* **Dataset extract**:
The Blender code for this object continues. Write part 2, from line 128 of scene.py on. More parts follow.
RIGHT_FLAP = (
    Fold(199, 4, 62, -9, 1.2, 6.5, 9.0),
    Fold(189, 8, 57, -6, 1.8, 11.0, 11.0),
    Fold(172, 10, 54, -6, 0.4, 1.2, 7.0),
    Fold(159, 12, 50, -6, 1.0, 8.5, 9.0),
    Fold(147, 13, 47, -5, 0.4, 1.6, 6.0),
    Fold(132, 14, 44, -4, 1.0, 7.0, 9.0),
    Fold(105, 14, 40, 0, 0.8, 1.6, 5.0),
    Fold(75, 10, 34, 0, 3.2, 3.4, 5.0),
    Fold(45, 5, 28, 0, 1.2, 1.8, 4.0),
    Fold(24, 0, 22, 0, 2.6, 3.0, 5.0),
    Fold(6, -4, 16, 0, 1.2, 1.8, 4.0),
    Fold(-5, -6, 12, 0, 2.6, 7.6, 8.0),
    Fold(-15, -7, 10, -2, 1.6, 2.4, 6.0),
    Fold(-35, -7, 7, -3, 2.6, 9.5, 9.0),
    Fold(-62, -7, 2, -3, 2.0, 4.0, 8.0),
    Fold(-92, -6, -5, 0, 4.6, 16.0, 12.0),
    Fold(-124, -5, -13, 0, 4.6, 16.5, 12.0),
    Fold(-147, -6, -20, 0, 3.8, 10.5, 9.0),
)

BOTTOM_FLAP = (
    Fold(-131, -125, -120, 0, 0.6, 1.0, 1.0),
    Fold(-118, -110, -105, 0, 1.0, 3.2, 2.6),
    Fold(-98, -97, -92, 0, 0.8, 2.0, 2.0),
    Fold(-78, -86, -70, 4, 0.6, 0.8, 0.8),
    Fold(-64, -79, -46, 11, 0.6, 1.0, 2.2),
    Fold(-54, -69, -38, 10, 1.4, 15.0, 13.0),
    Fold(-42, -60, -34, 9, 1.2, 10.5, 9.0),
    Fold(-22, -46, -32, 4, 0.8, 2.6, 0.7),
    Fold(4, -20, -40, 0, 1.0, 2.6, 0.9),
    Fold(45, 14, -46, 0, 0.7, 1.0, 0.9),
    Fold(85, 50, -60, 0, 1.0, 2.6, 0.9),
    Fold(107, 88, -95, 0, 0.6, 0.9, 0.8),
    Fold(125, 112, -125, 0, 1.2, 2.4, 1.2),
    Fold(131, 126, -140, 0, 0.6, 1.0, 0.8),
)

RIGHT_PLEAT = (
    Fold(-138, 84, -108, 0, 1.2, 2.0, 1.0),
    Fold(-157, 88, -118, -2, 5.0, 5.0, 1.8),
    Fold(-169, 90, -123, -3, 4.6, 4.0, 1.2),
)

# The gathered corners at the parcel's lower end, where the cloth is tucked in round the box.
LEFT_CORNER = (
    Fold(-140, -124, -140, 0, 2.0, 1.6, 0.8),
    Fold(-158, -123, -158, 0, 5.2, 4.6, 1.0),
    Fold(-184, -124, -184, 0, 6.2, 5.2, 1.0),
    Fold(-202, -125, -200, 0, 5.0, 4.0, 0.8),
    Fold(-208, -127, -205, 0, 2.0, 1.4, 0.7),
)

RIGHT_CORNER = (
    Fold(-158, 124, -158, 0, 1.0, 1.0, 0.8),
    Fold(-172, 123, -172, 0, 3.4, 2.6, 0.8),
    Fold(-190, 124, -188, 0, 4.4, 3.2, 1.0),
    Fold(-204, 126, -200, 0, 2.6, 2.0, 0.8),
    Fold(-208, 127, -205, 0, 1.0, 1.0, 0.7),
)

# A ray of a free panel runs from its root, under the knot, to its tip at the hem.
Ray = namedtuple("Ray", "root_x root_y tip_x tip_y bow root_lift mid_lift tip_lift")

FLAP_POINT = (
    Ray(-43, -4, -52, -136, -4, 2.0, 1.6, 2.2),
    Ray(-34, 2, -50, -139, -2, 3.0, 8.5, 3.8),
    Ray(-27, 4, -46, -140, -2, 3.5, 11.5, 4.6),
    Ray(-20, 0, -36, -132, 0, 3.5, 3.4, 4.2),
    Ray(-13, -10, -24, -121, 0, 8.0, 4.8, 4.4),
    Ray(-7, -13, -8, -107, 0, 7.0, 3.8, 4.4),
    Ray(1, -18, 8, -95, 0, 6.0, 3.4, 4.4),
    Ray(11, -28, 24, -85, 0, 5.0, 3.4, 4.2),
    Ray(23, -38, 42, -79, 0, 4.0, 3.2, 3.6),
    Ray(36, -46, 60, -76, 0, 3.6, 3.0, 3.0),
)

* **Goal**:
Copy the material above, line for line.

* **Output**:
The Blender code for this object continues. Write part 2, from line 128 of scene.py on. More parts follow.
RIGHT_FLAP = (
    Fold(199, 4, 62, -9, 1.2, 6.5, 9.0),
    Fold(189, 8, 57, -6, 1.8, 11.0, 11.0),
    Fold(172, 10, 54, -6, 0.4, 1.2, 7.0),
    Fold(159, 12, 50, -6, 1.0, 8.5, 9.0),
    Fold(147, 13, 47, -5, 0.4, 1.6, 6.0),
    Fold(132, 14, 44, -4, 1.0, 7.0, 9.0),
    Fold(105, 14, 40, 0, 0.8, 1.6, 5.0),
    Fold(75, 10, 34, 0, 3.2, 3.4, 5.0),
    Fold(45, 5, 28, 0, 1.2, 1.8, 4.0),
    Fold(24, 0, 22, 0, 2.6, 3.0, 5.0),
    Fold(6, -4, 16, 0, 1.2, 1.8, 4.0),
    Fold(-5, -6, 12, 0, 2.6, 7.6, 8.0),
    Fold(-15, -7, 10, -2, 1.6, 2.4, 6.0),
    Fold(-35, -7, 7, -3, 2.6, 9.5, 9.0),
    Fold(-62, -7, 2, -3, 2.0, 4.0, 8.0),
    Fold(-92, -6, -5, 0, 4.6, 16.0, 12.0),
    Fold(-124, -5, -13, 0, 4.6, 16.5, 12.0),
    Fold(-147, -6, -20, 0, 3.8, 10.5, 9.0),
)

BOTTOM_FLAP = (
    Fold(-131, -125, -120, 0, 0.6, 1.0, 1.0),
    Fold(-118, -110, -105, 0, 1.0, 3.2, 2.6),
    Fold(-98, -97, -92, 0, 0.8, 2.0, 2.0),
    Fold(-78, -86, -70, 4, 0.6, 0.8, 0.8),
    Fold(-64, -79, -46, 11, 0.6, 1.0, 2.2),
    Fold(-54, -69, -38, 10, 1.4, 15.0, 13.0),
    Fold(-42, -60, -34, 9, 1.2, 10.5, 9.0),
    Fold(-22, -46, -32, 4, 0.8, 2.6, 0.7),
    Fold(4, -20, -40, 0, 1.0, 2.6, 0.9),
    Fold(45, 14, -46, 0, 0.7, 1.0, 0.9),
    Fold(85, 50, -60, 0, 1.0, 2.6, 0.9),
    Fold(107, 88, -95, 0, 0.6, 0.9, 0.8),
    Fold(125, 112, -125, 0, 1.2, 2.4, 1.2),
    Fold(131, 126, -140, 0, 0.6, 1.0, 0.8),
)

RIGHT_PLEAT = (
    Fold(-138, 84, -108, 0, 1.2, 2.0, 1.0),
    Fold(-157, 88, -118, -2, 5.0, 5.0, 1.8),
    Fold(-169, 90, -123, -3, 4.6, 4.0, 1.2),
)

# The gathered corners at the parcel's lower end, where the cloth is tucked in round the box.
LEFT_CORNER = (
    Fold(-140, -124, -140, 0, 2.0, 1.6, 0.8),
    Fold(-158, -123, -158, 0, 5.2, 4.6, 1.0),
    Fold(-184, -124, -184, 0, 6.2, 5.2, 1.0),
    Fold(-202, -125, -200, 0, 5.0, 4.0, 0.8),
    Fold(-208, -127, -205, 0, 2.0, 1.4, 0.7),
)

RIGHT_CORNER = (
    Fold(-158, 124, -158, 0, 1.0, 1.0, 0.8),
    Fold(-172, 123, -172, 0, 3.4, 2.6, 0.8),
    Fold(-190, 124, -188, 0, 4.4, 3.2, 1.0),
    Fold(-204, 126, -200, 0, 2.6, 2.0, 0.8),
    Fold(-208, 127, -205, 0, 1.0, 1.0, 0.7),
)

# A ray of a free panel runs from its root, under the knot, to its tip at the hem.
Ray = namedtuple("Ray", "root_x root_y tip_x tip_y bow root_lift mid_lift tip_lift")

FLAP_POINT = (
    Ray(-43, -4, -52, -136, -4, 2.0, 1.6, 2.2),
    Ray(-34, 2, -50, -139, -2, 3.0, 8.5, 3.8),
    Ray(-27, 4, -46, -140, -2, 3.5, 11.5, 4.6),
    Ray(-20, 0, -36, -132, 0, 3.5, 3.4, 4.2),
    Ray(-13, -10, -24, -121, 0, 8.0, 4.8, 4.4),
    Ray(-7, -13, -8, -107, 0, 7.0, 3.8, 4.4),
    Ray(1, -18, 8, -95, 0, 6.0, 3.4, 4.4),
    Ray(11, -28, 24, -85, 0, 5.0, 3.4, 4.2),
    Ray(23, -38, 42, -79, 0, 4.0, 3.2, 3.6),
    Ray(36, -46, 60, -76, 0, 3.6, 3.0, 3.0),
)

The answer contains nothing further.